NYT: Role of narrative in establishing values in business

March 27, 2004

On March 7, 2004, the New York Times Business Section featured a story about storytelling. It concerned Dr. Srikumar Rao’s course on Creativity and Personal Mastery at Columbia Business School. (I missed the piece when it came out - it has just been pointed out to me.)

Increased interest in values

The New York Times reports that in the wake of the Enron and Parmalat scandals, the business schools at Harvard and Columbia have made ethics courses mandatory for students entering last fall. According Dr Safwan Masari, vice-dean of Colombia Business School, “People are reflecting more profoundly on what it means to be successful.” Although Dr. Rao’s course is not one of the compulsory courses, its overflow enrollments do seem to reflect an increasing interest in values.

Use of narratives to transmit values

Dr. Rao’s course is a forum for self exploration that is meant to help future business leaders define their ethics and their personal goals.

According to the New York Times, Dr. Rao uses stories to make his points. One tale was about someone who continued to give money to a foul-mouthed panhandler because he did not want to stoop to the panhandler's pettiness.

One of the tales that Dr. Rao uses is the following: “There are terrible jerks in the world and there are an unusually large number concentration of them in the workplace. And that means that you do have to make some changes in your behavior, but there is absolutely no need for you to give them power over your happiness.”

More important than telling his own stories, Dr. Rao tries to put his students in touch with their values and their own personal stories by asking them to tell their own stories in personal essays. As an illustration, the New York Times cites one of Dr. Rao’s students, Charles Marcus, 32, who was in charge of sales and marketing at an online business in San Francisco: he was forced to fire people and squeeze clients for higher bill rates. In his essay, Marcus wrote that he woke up one morning in 2000 and wondered whose life this was the was living. He had been “sucked into a greed machine.”
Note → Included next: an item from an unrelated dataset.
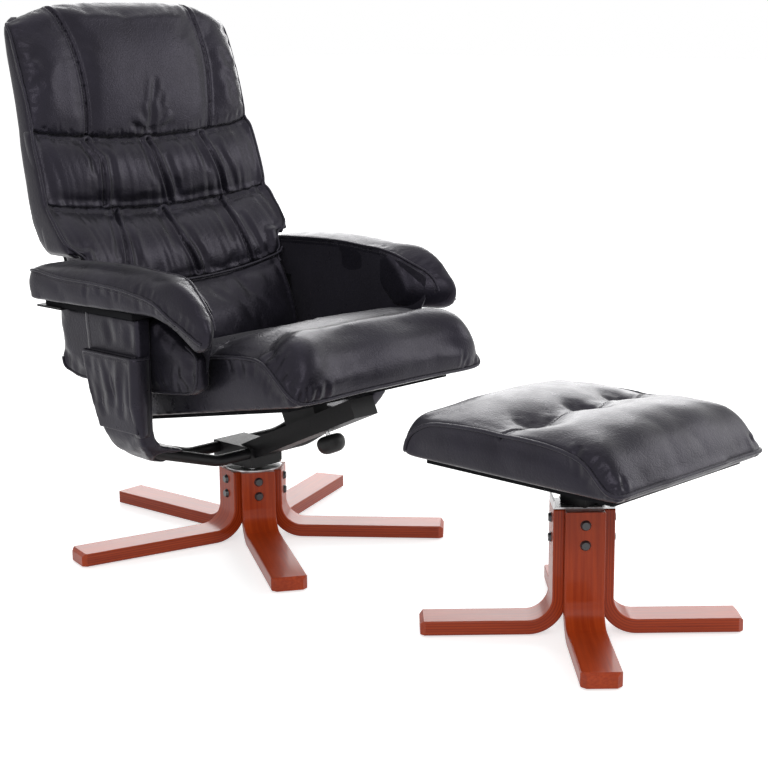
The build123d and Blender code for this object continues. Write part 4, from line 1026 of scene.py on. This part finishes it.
# the leather that closes each arm's inner side, from the pad down to the panel
facingLook = dict(inner=0.2498, thick=0.003, rear=0.222, front=-0.212, drop=0.014, rows=46,
                  foot=0.352, corner=(-0.166, 2.4), least=0.004, proud=0.0006)


def innerFacing(side, look):
    rings = []
    seam = [[value / 1000 for value in row] for row in reversed(armInner)]
    for y in np.linspace(look["rear"], look["front"], look["rows"]):
        # it follows the pad's inner seam, which leads outward at the front
        across, high = [np.interp(y, [row[1] for row in seam], [row[k] for row in seam]) for k in (0, 2)]
        high -= look["drop"]
        start, slope = look["corner"]
        low = min(look["foot"] + max(0.0, start - y) * slope, high - look["least"])
        inner = max(look["inner"], across - look["proud"])
        outer = inner + look["thick"]
        ring = [(inner, high), (outer, high), (outer, low), (inner, low)]
        rings.append([(side * x, chairY + y, z) for x, z in ring])
    return lofted(hands[side] + "InnerFacing", rings)


innerFacings = [innerFacing(side, facingLook) for side in hands]
for obj in innerFacings:
    dress(obj, leather)
print("inner facings made")


# the part of each pocket that wraps round its sleeve's front
wrapLook = dict(low=262, high=409, rows=28, fade=60, out=322, back=4,
                ring=((301, -58), (301, -65.5), (314, -66.5), (325, -66), (332, -63), (336.2, -58),
                      (337, -50), (334, -46), (322, -46), (322, -58)))


def pocketWrap(side, look):
    rings = []
    for z in np.linspace(look["low"], look["high"], look["rows"]):
        # it thins out towards its foot
        share = min(1.0, (z - look["low"]) / look["fade"])
        ring = [(min(x, look["out"] + (x - look["out"]) * share), y + (1 - share) * look["back"] * (y < -60))
                for x, y in look["ring"]]
        rings.append([chairSpot(side * x, y, z) for x, y in ring])
    return lofted(hands[side] + "PocketWrap", rings)


pocketWraps = [pocketWrap(side, wrapLook) for side in hands]
for obj in pocketWraps:
    dress(obj, leather)
    shadeSmooth(obj)
print("pocket wraps made")


# the leather cover of the back's rear shell
shellLook = dict(voxel=0.006, soften=9)
rearCover = softCopy("rearCover", ["back_shell"], shellLook)
skin = finishSoft(rearCover, 12)
rearSeams = [dropLine(skin, throughPoints([(x, 0, z) for z in (0.33, 0.5, 0.7, 0.85, 0.97)]),
                      (0, -1, 0), 1.5) for x in (-0.13, 0.13)]
rearCreases = [(line, 0.003, 0.0028, 0.35, False) for line in rearSeams]
for number, line in enumerate(rearSeams):
    rearCreases += gathers(skin, line, (1, 0, -0.2), "rearSeam", 151 + number)
    rearCreases += gathers(skin, line, (-1, 0, 0.2), "rearSeam", 155 + number)
    stitchings["back"] += [offsetLine(skin, line, (way, 0, 0), 0.005) for way in (1, -1)]
carve(rearCover, rearCreases)
print("rear cover made")


# the boxing strips along the back's two sides
boxingLook = dict(rear=-15, inset=9, proud=1.0, rows=70,
                  shares=(0.388, 0.4, 0.425, 0.47, 0.53, 0.58, 0.63, 0.68, 0.7264, 0.8, 0.864, 0.93, 0.985,
                          1.003, 1.018, 1.03),
                  half=(266, 274, 281, 284, 284, 282, 281, 279, 275, 272, 271, 270, 267, 264, 257, 244),
                  front=(76, 76, 72, 61, 41, 38, 35, 31, 27, 25, 22, 17, 8, 5, 2, 0))


def sideBoxing(side, look):
    rings = []
    for share in np.linspace(look["shares"][0], look["shares"][-1], look["rows"]):
        half = np.interp(share, look["shares"], look["half"])
        front = np.interp(share, look["shares"], look["front"]) - 4
        inner, outer = half - look["inset"], half + look["proud"]
        depths = np.linspace(look["rear"] + 3, front - 3, 6)
        ring = [(inner, look["rear"]), (outer - 3, look["rear"])]
        ring += [(outer - 1.2 * abs(2 * k / 5 - 1) ** 2, depth) for k, depth in enumerate(depths)]
        ring += [(outer - 3, front), (inner, front)]
        rings.append([backSpot(side * across, share, depth) for across, depth in ring])
    return lofted(hands[side] + "Boxing", rings)


boxings = [sideBoxing(side, boxingLook) for side in hands]
for obj in boxings:
    dress(obj, leather)
    shadeSmooth(obj)
print("boxing strips made")


# piping and stitches, by geometry nodes along their lines
def newTree(name, inputs):
    tree = bpy.data.node_groups.new(name, "GeometryNodeTree")
    for label in ("Geometry", *inputs):
        kind = "NodeSocketGeometry" if label == "Geometry" else "NodeSocketFloat"
        tree.interface.new_socket(label, in_out="INPUT", socket_type=kind)
    tree.interface.new_socket("Geometry", in_out="OUTPUT", socket_type="NodeSocketGeometry")
    return tree, addNode(tree, "NodeGroupInput").outputs


def closeTree(tree, geometry, material):
    real = addNode(tree, "GeometryNodeRealizeInstances", {0: geometry})
    smooth = addNode(tree, "GeometryNodeSetShadeSmooth", {0: real.outputs[0]})
    painted = addNode(tree, "GeometryNodeSetMaterial", {0: smooth.outputs[0], "Material": material})
    addNode(tree, "NodeGroupOutput", {0: painted.outputs[0]})
    return tree


def pipingTree(material):
    tree, given = newTree("piping", ("Radius", "Step", "Pucker"))
    evened = addNode(tree, "GeometryNodeResampleCurve", {"Curve": given["Geometry"],
                                                         "Length": given["Step"]}, mode="LENGTH")
    ring = addNode(tree, "GeometryNodeCurvePrimitiveCircle", {"Resolution": 10, "Radius": given["Radius"]})
    tube = addNode(tree, "GeometryNodeCurveToMesh", {"Curve": evened.outputs[0], "Fill Caps": True,
                                                     "Profile Curve": ring.outputs[0]})
    noise = addNode(tree, "ShaderNodeTexNoise", {"Scale": 170.0, "Detail": 2.0})
    size = sum2(tree, "MULTIPLY", sum2(tree, "SUBTRACT", noise.outputs["Fac"], 0.5), given["Pucker"])
    facing = addNode(tree, "GeometryNodeInputNormal").outputs[0]
    shift = addNode(tree, "ShaderNodeVectorMath", {0: facing, "Scale": size}, operation="SCALE")
    moved = addNode(tree, "GeometryNodeSetPosition", {"Geometry": tube.outputs[0],
                                                      "Offset": shift.outputs[0]})
    return closeTree(tree, moved.outputs[0], material)


def stitchTree(material):
    tree, given = newTree("stitches", ("Pitch", "Length", "Thread"))
    spots = addNode(tree, "GeometryNodeCurveToPoints", {"Curve": given["Geometry"],
                                                        "Length": given["Pitch"]}, mode="LENGTH").outputs
    bead = addNode(tree, "GeometryNodeMeshUVSphere", {"Segments": 6, "Rings": 5, "Radius": 1.0})
    size = addNode(tree, "ShaderNodeCombineXYZ", {0: given["Thread"], 1: given["Thread"],
                                                  2: sum2(tree, "MULTIPLY", given["Length"], 0.5)})
    shaped = addNode(tree, "GeometryNodeTransform", {"Geometry": bead.outputs["Mesh"],
                                                     "Scale": size.outputs[0]})
    placed = addNode(tree, "GeometryNodeInstanceOnPoints", {
        "Points": spots["Points"], "Instance": shaped.outputs[0], "Rotation": spots["Rotation"]})
    return closeTree(tree, placed.outputs[0], material)


def curveOf(name, lines):
    data = bpy.data.curves.new(name, "CURVE")
    data.dimensions = "3D"
    for line in lines:
        if len(line) < 2:
            continue
        spline = data.splines.new("POLY")
        spline.points.add(len(line) - 1)
        for point, spot in zip(spline.points, line):
            point.co = (*spot, 1)
    return linkObject(name, data)


def growAlong(name, lines, tree, values):
    source = curveOf(name + "Line", lines)
    grown = source.modifiers.new("grown", "NODES")
    grown.node_group = tree
    sockets = {s.name: s.identifier for s in tree.interface.items_tree if s.in_out == "INPUT"}
    for key, value in values.items():
        grown[sockets[key]] = value
    graph = bpy.context.evaluated_depsgraph_get()
    mesh = bpy.data.meshes.new_from_object(source.evaluated_get(graph))
    source.modifiers.clear()
    bpy.data.objects.remove(source)
    mesh.name = name
    return linkObject(name, mesh)


trimLook = dict(step=0.005, pucker=0.0011, pitch=0.0062, stitchLength=0.0046, thread=0.00055)
pipingNodes, stitchNodes = pipingTree(pipingLeather), stitchTree(threadFinish)
trims = []
for body, rows in pipings.items():
    merged = bmesh.new()
    for radius in sorted({radius for _, radius in rows}):
        part = growAlong(body + "Part", [line for line, r in rows if r == radius], pipingNodes,
                         {"Radius": radius, "Step": trimLook["step"], "Pucker": trimLook["pucker"]})
        merged.from_mesh(part.data)
        bpy.data.objects.remove(part)
    piping = asObject(body + "Piping", merged)
    dress(piping, pipingLeather)
    trims.append((piping, body))
for body, rows in stitchings.items():
    stitches = growAlong(body + "Stitches", rows, stitchNodes,
                         {"Pitch": trimLook["pitch"], "Length": trimLook["stitchLength"],
                          "Thread": trimLook["thread"]})
    dress(stitches, threadFinish)
    trims.append((stitches, body))
print("piping and stitches made")


# every piece on its body
# each row: the piece, its body, the nodes that it replaces, and how full it is
rides = [(backParts[name], "back", [node], fill) for name, node, fill in backRows]
rides += [(rearCover, "back", ["back_shell"], 0.95), (seatCushion, "seat", ["seat_cushion"], 0.75),
          (stoolCushion, "stool_top", ["stool_cushion"], 0.75)]
for side, hand in hands.items():
    rides += [(armPads[side], "chair_frame", ["arm_pad_" + hand], 0.8),
              (armPanels[side][0], "chair_frame", ["arm_panel_" + hand], 0.7),
              (armSleeves[side], "chair_frame", ["arm_sleeve_" + hand], 0.95),
              (armPockets[side], "chair_frame", ["arm_pocket_" + hand], 0.1)]
for obj, body, nodes, fill in rides:
    dress(obj, leather)
    shadeSmooth(obj)
    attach(obj, body)
    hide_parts(*nodes)
trims += [(obj, "back") for obj in boxings] + [(obj, "chair_frame") for obj in pocketWraps + innerFacings]
for obj, body in trims:
    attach(obj, body)


# floor, light and backdrop
studio = dict(floor=0.8, floorGlow=0.62, floorReach=30, ambient=0.55)
# each lamp's place, the spot that it points at, its size and its power
lamps = dict(keyLamp=((-2.6, -2.2, 2.6), (0, 0, 0.5), 2.0, 34),
             fillLamp=((2.8, -2.0, 1.8), (0, 0, 0.5), 2.0, 34),
             topLamp=((0.2, 0.4, 3.2), (0, 0, 0.4), 2.6, 14),
             rimLamp=((4.3, 3.8, 2.6), (0, 0, 0.4), 4.5, 185))


def seenRays(tree):
    # 1 for what the camera sees, straight or in a surface
    rays = addNode(tree, "ShaderNodeLightPath").outputs
    seen = sum2(tree, "MAXIMUM", rays["Is Camera Ray"], rays["Is Glossy Ray"])
    return sum2(tree, "MAXIMUM", seen, rays["Is Transmission Ray"])


def addFloor(setup):
    mesh = bpy.data.meshes.new("floor")
    reach = setup["floorReach"]
    mesh.from_pydata([(-reach, -reach, 0), (reach, -reach, 0), (reach, reach, 0), (-reach, reach, 0)], [],
                     [(0, 1, 2, 3)])
    floor = linkObject("floor", mesh)
    finish, tree, skin = newFinish("paleFloor", **{"Base Color": (setup["floor"],) * 3 + (1,),
                                                   "Roughness": 0.7})
    glow = addNode(tree, "ShaderNodeEmission", {
        "Color": (1, 1, 1, 1), "Strength": sum2(tree, "MULTIPLY", seenRays(tree), setup["floorGlow"])})
    added = addNode(tree, "ShaderNodeAddShader", {0: skin.outputs[0], 1: glow.outputs[0]})
    feed(tree, tree.nodes["Material Output"], {"Surface": added.outputs[0]})
    mesh.materials.append(finish)


def addLamp(name, place, aim, size, power):
    lamp = bpy.data.lights.new(name, "AREA")
    lamp.size = size
    lamp.energy = power
    obj = linkObject(name, lamp)
    obj.location = place
    obj.rotation_euler = (Vector(aim) - Vector(place)).to_track_quat("-Z", "Y").to_euler()


world = bpy.data.worlds.new("studio")
world.use_nodes = True
scene.world = world
sky = world.node_tree
sky.nodes.clear()
backdrop = addNode(sky, "ShaderNodeBackground", {
    "Color": (1, 1, 1, 1), "Strength": between(sky, seenRays(sky), studio["ambient"], 1.0)})
addNode(sky, "ShaderNodeOutputWorld", {"Surface": backdrop.outputs[0]})
addFloor(studio)
for name, row in lamps.items():
    addLamp(name, *row)
scene.view_settings.view_transform = "Standard"
print("studio made")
Is storytelling businesslike?

It is progress that the New York Times is talking about storytelling at all, particularly the business section. It's useful that narrative is identified as central to values. This is not the first time that this newspaper has talked about storytelling in this context. On November 19, 2000, Jeffrey Seglin wrote about storytelling in his monthly ethics column. His headline was: storytelling only works if the tales are true. (read the 2000 article)

Yet in another sense, the 2004 article is disturbing. the article treats Dr. Rao’s class – and storytelling – as unbusinesslike – some kind of goofy activity that is not part of the mainstream. It's as if the New York Times equates storytelling with folk tales and people telling fairy stories to children in school.

Apparently we're not yet at the point where the New York Times routinely recognizes narrative as a massive part of the everyday activities of business, particularly the activities of upper management and sales and marketing.